The Church of St Bartholomew the Great in the City of London is probably familiar to you.  Even if you have never been there in person, you almost surely have seen it on the big or little screen. It has been used in many popular films and TV shows, including Four Weddings and a Funeral, Shakespeare in Love, Amazing Grace, The Other Boleyn Girl, Richard II, and Robin Hood: Prince of Thieves

The church's stardom helps explain why it was the first parish church in England to charge tourists an entrance fee.  For a parish church it is quite large, which may explain its attraction to film-makers. Being in the heart of London doesn't hurt either.


The church, which stands just to the south of the famous meat market of Smithfield, dates from 1123, when a man of some wealth named Rahere, founded the Priory of St. Bartholomew, with an attached hospital. Rahere had recovered miraculously from a fever while on a pilgrimage to Rome, and in a dream the saint instructed him to set up a monastic foundation, or so said Rahere. 

The hospital, the oldest in London, is next door inside a high wall. The wall contains a memorial to William Wallace, Braveheart, who was executed for treason nearby, one of many people who met that fate here, including the heretics/martyrs burned under Bloody Mary. 

A statue of Henry VIII, father of Bloody Mary and Elizabeth I, stands over the entrance gate to the hospital, legs splayed, looking very kingly indeed. The statue was his reward for dissolving the monastic foundations and giving the hospital to the City. 


Since Henry’s time the hospital has been a secular establishment, known affectionately as “Bart’s.”  Another interesting and just as old church sits inside the hospital walls known as St.
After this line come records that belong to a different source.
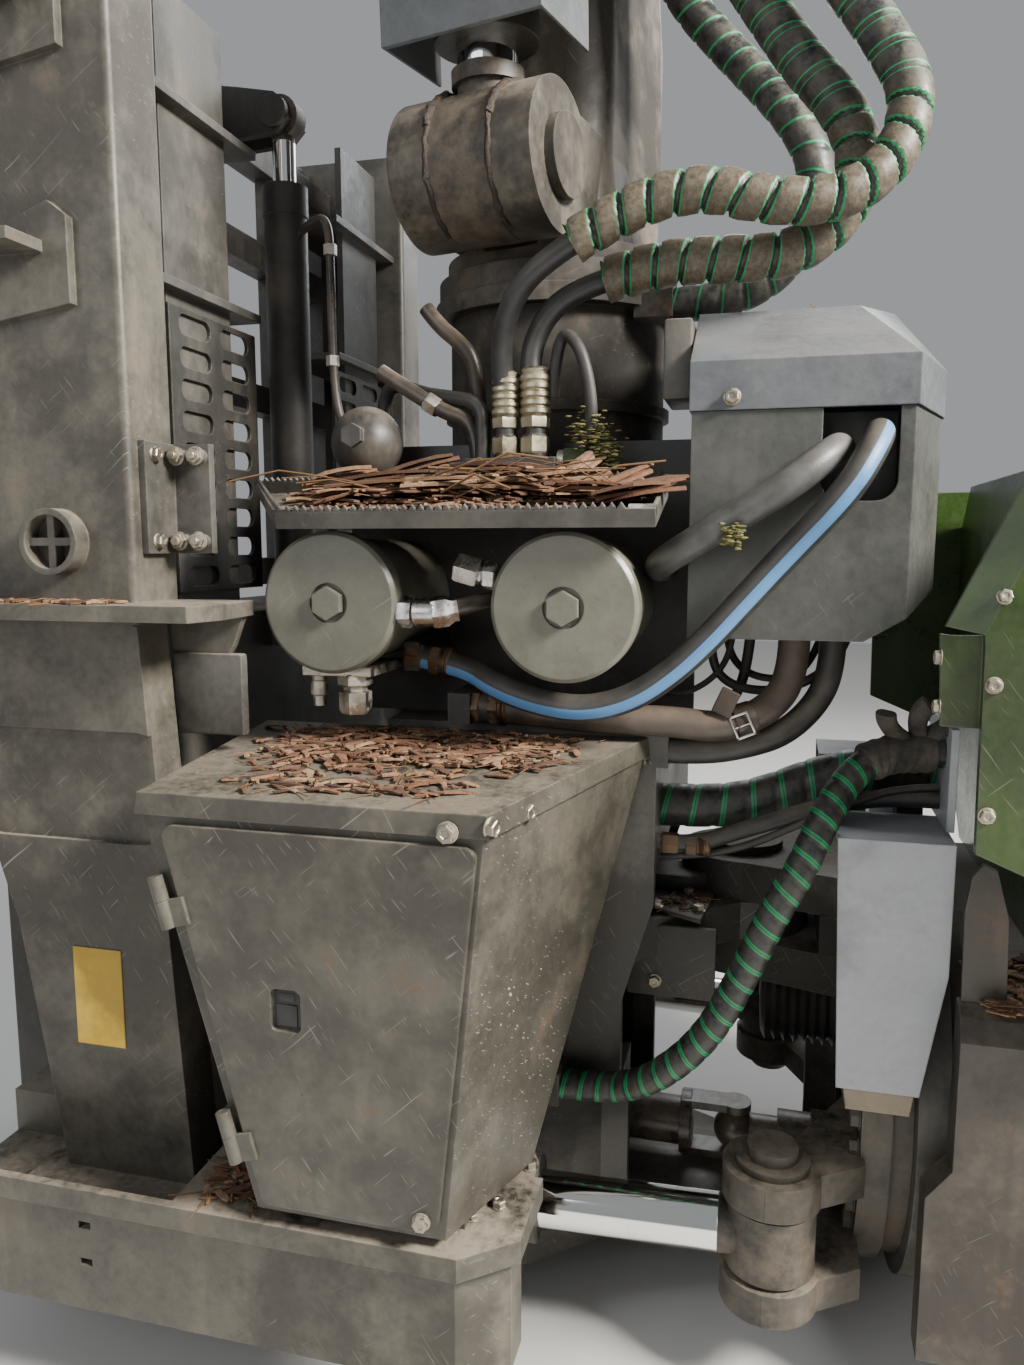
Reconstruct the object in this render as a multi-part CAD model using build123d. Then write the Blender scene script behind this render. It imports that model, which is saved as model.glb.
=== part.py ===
"""Centre section of a forestry forwarder: rear frame head, load gate front, crane foot,
articulated joint and the stub of the front frame. Sizes are in millimetres.

The origin is the middle of the rear frame's end plate. +X points to the front of the
machine, +Y to its left side and +Z up. Pieces that come in pairs are made for the right
side (negative Y) and mirrored. Pairs of numbers are (low, high) unless a comment says more.
"""

from build123d import *
import math
import os

os.makedirs("parts", exist_ok=True)

# Fits shared by all pieces
FACE_GAP = 0.5
PIN_CLEARANCE = 0.05
CUT = 1.0

# Rear frame beam and head
BEAM_LENGTH = 720.0
FRAME_HALF = 290.0
FRAME_WALL = 20.0
FRAME_INNER = FRAME_HALF - FRAME_WALL
FRAME_TOP = 250.0
FRAME_BOTTOM = -240.0
HEAD_BACK = BEAM_LENGTH - 30.0
HEAD_FRONT_TOP = 1084.0
HEAD_FRONT_MID = 1040.0
HEAD_TOP = 500.0
HEAD_MID_Z = 100.0
HEAD_TAPER_TOP = -30.0
HEAD_TAPER_X = (900.0, 1000.0)
HEAD_TAPER_Y = (-200.0, -190.0)
HOSE_PLATE_LOW = 300.0

# Steering axis and its ears
STEER_X = 1200.0
EAR_RADIUS = 105.0
EAR_ROOT_X = 1010.0
LUG_RADIUS = 100.0
UPPER_EAR = (140.0, 200.0)
LOWER_EAR = (-340.0, -300.0)
LUG_THICKNESS = 62.0
LOWER_LUG_THICKNESS = 45.0
LUG_ROOT = 150.0
LUG_WEB_HALF = 140.0
LUG_WEB_GAP = 12.0
LOWER_WEB_Y = (-150.0, -118.0)
LOWER_WEB_TOP = -120.0
HINGE_PIN_RADIUS = 45.0
HINGE_CAP_RADIUS = 62.0
HINGE_CAP_HEIGHT = 14.0
HINGE_FOOT_CAP = 8.0

# Roll bearing between the joint casting and the front frame
ROLL_Z = -50.0
FLANGE_RADIUS = 318.0
FLANGE_X = (1372.0, 1412.0)
FLANGE_HOLE_DROP = 190.0
FLANGE_HOLE_RADIUS = 85.0
BEARING_X = (1412.0, 1440.0)
BEARING_RADIUS = 306.0
BEARING_BORE = 235.0
HOUSING_X = (BEARING_X[1] + FACE_GAP, 1482.0)
HOUSING_RADIUS = 334.0
HOUSING_NECK = 314.0
HOUSING_BORE = 240.0

# Shrouds beside the joint, pad stacks and the hose bulkhead
SHROUD_OUT = 345.0
SHROUD_SHEET = 6.0
SHROUD_X = (1323.0, 1464.0)
SHROUD_TOP = 382.0
SHROUD_STEP = 210.0
SHROUD_FOOT = 43.0
SHROUD_FOOT_X = (1334.0, 1437.0)
SHROUD_IN = 200.0
SHROUD_END_IN = 240.0
STAY_X = (1376.0, 1408.0)
STAY_INNER = (-230.0, -200.0)
STAY_INNER_LOW = 120.0
STAY_OUTER_Z = (60.0, 76.0)
PAD_COUNT = 4
PAD_THICKNESS = 7.0
PAD_X = (1344.0, 1430.0)
PAD_WIDTH = 34.0
BULKHEAD_X = 1458.0
BULKHEAD_THICKNESS = 10.0
BULKHEAD_Y = (-300.0, -120.0)
BULKHEAD_Z = (386.0, 520.0)
BULKHEAD_ARM = (-170.0, -120.0)

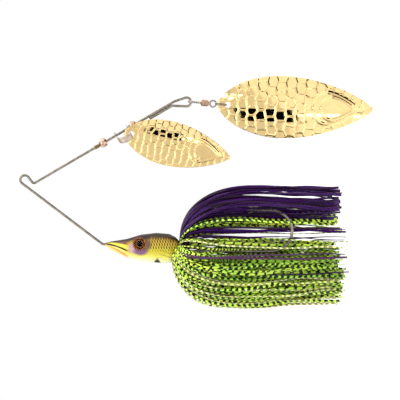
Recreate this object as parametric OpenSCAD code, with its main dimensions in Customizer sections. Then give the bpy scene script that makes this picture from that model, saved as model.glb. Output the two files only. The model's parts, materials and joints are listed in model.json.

Bartholomew the Less. The “Less” is not a put-down, but was coined to distinguish it from its larger namesake nearby. Both are part of the same parish of the Church of England today.


How convenient. In one little place, you might be cured of illness (not likely), executed (more likely), and given the necessary rites to speed your way to heaven (unlikely).

Just to the south of Bart's Hospital lies the former site of London’s notorious Newgate Prison, now replaced by the Central Criminal Court. But that is another story.